__TASK__: Each line of the material must be returned exactly.

__AVAILABLE DATA__:

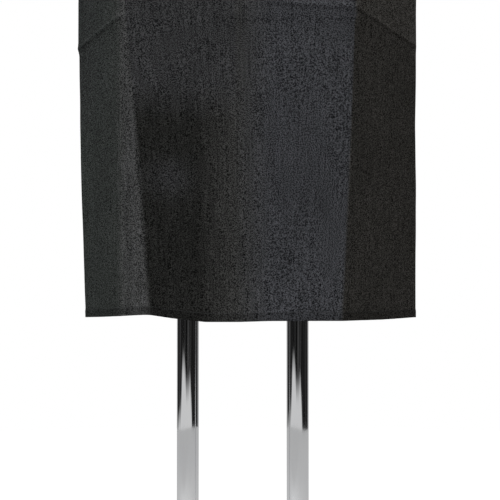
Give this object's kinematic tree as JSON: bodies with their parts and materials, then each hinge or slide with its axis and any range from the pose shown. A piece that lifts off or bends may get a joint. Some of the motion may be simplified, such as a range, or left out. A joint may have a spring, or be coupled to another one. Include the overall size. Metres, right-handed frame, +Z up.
{
  "type": "outdoor heater",
  "caption": "Free-standing gas patio heater: half-round head under a fabric cover, twin chrome posts, round tank housing with a door, angular base with tilt wheels.",
  "frame": {"origin": "on the floor, midway between the two posts", "axes": "+Z up, -Y the side that throws heat and has the door, +X to the right seen from that side"},
  "size_m": [0.828, 0.54, 2.2163],
  "materials": {
    "black_steel": "black powder coat, satin",
    "chrome": "polished chrome plate",
    "zinc_steel": "zinc-plated steel",
    "stainless": "bright stainless sheet",
    "heat_steel": "stainless steel darkened by heat",
    "polished_aluminium": "polished aluminium sheet",
    "brass": "machined brass",
    "grey_cast": "die-cast, matt",
    "grey_paint": "grey enamel",
    "black_plastic": "moulded, fine texture",
    "red_plastic": "moulded",
    "white_ceramic": "glazed",
    "rubber": "matt rubber",
    "tyre": "ribbed rubber",
    "cover_fabric": "charcoal woven polyester, hemmed"
  },
  "bodies": {
    "heater": {"axle_caps": "chrome", "back_reflector": "polished_aluminium", "ballast_plate": "black_steel", "base_feet": "rubber", "base_pan": "black_steel", "burner": "heat_steel", "burner_deck": "stainless", "burner_jet": "brass", "burner_pipe": "polished_aluminium", "control_box": "black_steel", "control_panel": "stainless", "coupling_nut": "black_plastic", "cylinder_valve": "brass", "door_catch": "zinc_steel", "door_hinges": "black_steel", "emitter_cap": "stainless", "emitter_screen": "heat_steel", "frame_bolts": "zinc_steel", "frame_legs": "zinc_steel", "gas_cylinder": "grey_paint", "gas_hose": "rubber", "gas_regulator": "grey_cast", "gas_valve": "grey_cast", "head_bolts": "zinc_steel", "head_bracket": "black_steel", "hinge_pins": "zinc_steel", "hood": "polished_aluminium", "hood_liner": "polished_aluminium", "hood_nuts": "chrome", "hood_studs": "zinc_steel", "housing_lid": "black_steel", "igniter_lead": "white_ceramic", "piezo_igniter": "black_plastic", "pilot_burner": "heat_steel", "pilot_pipe": "polished_aluminium", "post_bracket": "zinc_steel", "post_collars": "chrome", "post_left": "chrome", "post_right": "chrome", "post_screws": "zinc_steel", "reflector_stay": "zinc_steel", "sheet_screws": "zinc_steel", "stud_sleeves": "zinc_steel", "tank_housing": "black_steel", "thermocouple": "brass", "tilt_switch": "black_plastic", "wheel_axle": "zinc_steel", "wheel_brackets": "black_steel", "wire_guard": "chrome"},
    "cover": {"head_cover": "cover_fabric"},
    "door": {"tank_door": "black_steel", "door_handle": "chrome"},
    "wheel_left": {"wheel_hub_left": "black_plastic", "wheel_tyre_left": "tyre"},
    "wheel_right": {"wheel_hub_right": "black_plastic", "wheel_tyre_right": "tyre"},
    "valve_stem": {"valve_stem": "brass"},
    "knob": {"control_knob": "black_plastic"},
    "button": {"igniter_button": "red_plastic"},
    "handwheel": {"cylinder_handwheel": "black_plastic"}
  },
  "joints": [
    {"name": "cover_lift", "type": "slide", "parent": "heater", "child": "cover", "axis": [0, 0, 1], "range_m": [0, 0.9]},
    {"name": "door_swing", "type": "hinge", "parent": "heater", "child": "door", "pos_m": [-0.17493, -0.13423, 0.378], "axis": [0, 0, -1], "range_deg": [0, 110]},
    {"name": "wheel_left_spin", "type": "hinge", "parent": "heater", "child": "wheel_left", "pos_m": [-0.217, 0.224, 0.048], "axis": [1, 0, 0], "continuous": true},
    {"name": "wheel_right_spin", "type": "hinge", "parent": "heater", "child": "wheel_right", "pos_m": [0.217, 0.224, 0.048], "axis": [1, 0, 0], "continuous": true},
    {"name": "knob_push", "type": "slide", "parent": "heater", "child": "valve_stem", "axis": [0, 1, 0], "range_m": [0, 0.004], "stiffness_N_per_m": 500, "springref_m": -0.002},
    {"name": "knob_turn", "type": "hinge", "parent": "valve_stem", "child": "knob", "pos_m": [-0.02, -0.135, 1.5424], "axis": [0, -1, 0], "range_deg": [0, 180]},
    {"name": "igniter_push", "type": "slide", "parent": "heater", "child": "button", "axis": [0, 1, 0], "range_m": [0, 0.006], "stiffness_N_per_m": 800, "springref_m": -0.002},
    {"name": "cylinder_valve_turn", "type": "hinge", "parent": "heater", "child": "handwheel", "pos_m": [0, 0, 0.488], "axis": [0, 0, 1], "range_deg": [0, 540]}
  ]
}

__EXERCISE SOLUTION__:
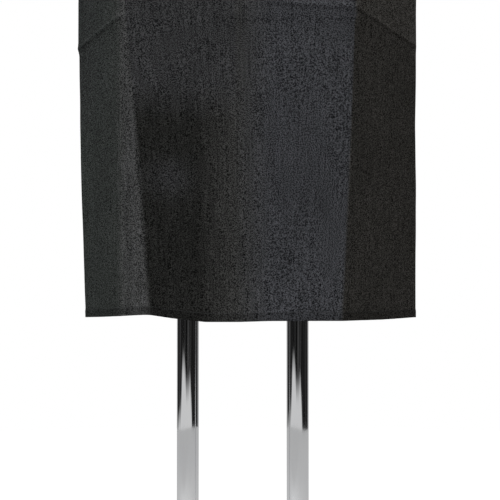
Give this object's kinematic tree as JSON: bodies with their parts and materials, then each hinge or slide with its axis and any range from the pose shown. A piece that lifts off or bends may get a joint. Some of the motion may be simplified, such as a range, or left out. A joint may have a spring, or be coupled to another one. Include the overall size. Metres, right-handed frame, +Z up.
{
  "type": "outdoor heater",
  "caption": "Free-standing gas patio heater: half-round head under a fabric cover, twin chrome posts, round tank housing with a door, angular base with tilt wheels.",
  "frame": {"origin": "on the floor, midway between the two posts", "axes": "+Z up, -Y the side that throws heat and has the door, +X to the right seen from that side"},
  "size_m": [0.828, 0.54, 2.2163],
  "materials": {
    "black_steel": "black powder coat, satin",
    "chrome": "polished chrome plate",
    "zinc_steel": "zinc-plated steel",
    "stainless": "bright stainless sheet",
    "heat_steel": "stainless steel darkened by heat",
    "polished_aluminium": "polished aluminium sheet",
    "brass": "machined brass",
    "grey_cast": "die-cast, matt",
    "grey_paint": "grey enamel",
    "black_plastic": "moulded, fine texture",
    "red_plastic": "moulded",
    "white_ceramic": "glazed",
    "rubber": "matt rubber",
    "tyre": "ribbed rubber",
    "cover_fabric": "charcoal woven polyester, hemmed"
  },
  "bodies": {
    "heater": {"axle_caps": "chrome", "back_reflector": "polished_aluminium", "ballast_plate": "black_steel", "base_feet": "rubber", "base_pan": "black_steel", "burner": "heat_steel", "burner_deck": "stainless", "burner_jet": "brass", "burner_pipe": "polished_aluminium", "control_box": "black_steel", "control_panel": "stainless", "coupling_nut": "black_plastic", "cylinder_valve": "brass", "door_catch": "zinc_steel", "door_hinges": "black_steel", "emitter_cap": "stainless", "emitter_screen": "heat_steel", "frame_bolts": "zinc_steel", "frame_legs": "zinc_steel", "gas_cylinder": "grey_paint", "gas_hose": "rubber", "gas_regulator": "grey_cast", "gas_valve": "grey_cast", "head_bolts": "zinc_steel", "head_bracket": "black_steel", "hinge_pins": "zinc_steel", "hood": "polished_aluminium", "hood_liner": "polished_aluminium", "hood_nuts": "chrome", "hood_studs": "zinc_steel", "housing_lid": "black_steel", "igniter_lead": "white_ceramic", "piezo_igniter": "black_plastic", "pilot_burner": "heat_steel", "pilot_pipe": "polished_aluminium", "post_bracket": "zinc_steel", "post_collars": "chrome", "post_left": "chrome", "post_right": "chrome", "post_screws": "zinc_steel", "reflector_stay": "zinc_steel", "sheet_screws": "zinc_steel", "stud_sleeves": "zinc_steel", "tank_housing": "black_steel", "thermocouple": "brass", "tilt_switch": "black_plastic", "wheel_axle": "zinc_steel", "wheel_brackets": "black_steel", "wire_guard": "chrome"},
    "cover": {"head_cover": "cover_fabric"},
    "door": {"tank_door": "black_steel", "door_handle": "chrome"},
    "wheel_left": {"wheel_hub_left": "black_plastic", "wheel_tyre_left": "tyre"},
    "wheel_right": {"wheel_hub_right": "black_plastic", "wheel_tyre_right": "tyre"},
    "valve_stem": {"valve_stem": "brass"},
    "knob": {"control_knob": "black_plastic"},
    "button": {"igniter_button": "red_plastic"},
    "handwheel": {"cylinder_handwheel": "black_plastic"}
  },
  "joints": [
    {"name": "cover_lift", "type": "slide", "parent": "heater", "child": "cover", "axis": [0, 0, 1], "range_m": [0, 0.9]},
    {"name": "door_swing", "type": "hinge", "parent": "heater", "child": "door", "pos_m": [-0.17493, -0.13423, 0.378], "axis": [0, 0, -1], "range_deg": [0, 110]},
    {"name": "wheel_left_spin", "type": "hinge", "parent": "heater", "child": "wheel_left", "pos_m": [-0.217, 0.224, 0.048], "axis": [1, 0, 0], "continuous": true},
    {"name": "wheel_right_spin", "type": "hinge", "parent": "heater", "child": "wheel_right", "pos_m": [0.217, 0.224, 0.048], "axis": [1, 0, 0], "continuous": true},
    {"name": "knob_push", "type": "slide", "parent": "heater", "child": "valve_stem", "axis": [0, 1, 0], "range_m": [0, 0.004], "stiffness_N_per_m": 500, "springref_m": -0.002},
    {"name": "knob_turn", "type": "hinge", "parent": "valve_stem", "child": "knob", "pos_m": [-0.02, -0.135, 1.5424], "axis": [0, -1, 0], "range_deg": [0, 180]},
    {"name": "igniter_push", "type": "slide", "parent": "heater", "child": "button", "axis": [0, 1, 0], "range_m": [0, 0.006], "stiffness_N_per_m": 800, "springref_m": -0.002},
    {"name": "cylinder_valve_turn", "type": "hinge", "parent": "heater", "child": "handwheel", "pos_m": [0, 0, 0.488], "axis": [0, 0, 1], "range_deg": [0, 540]}
  ]
}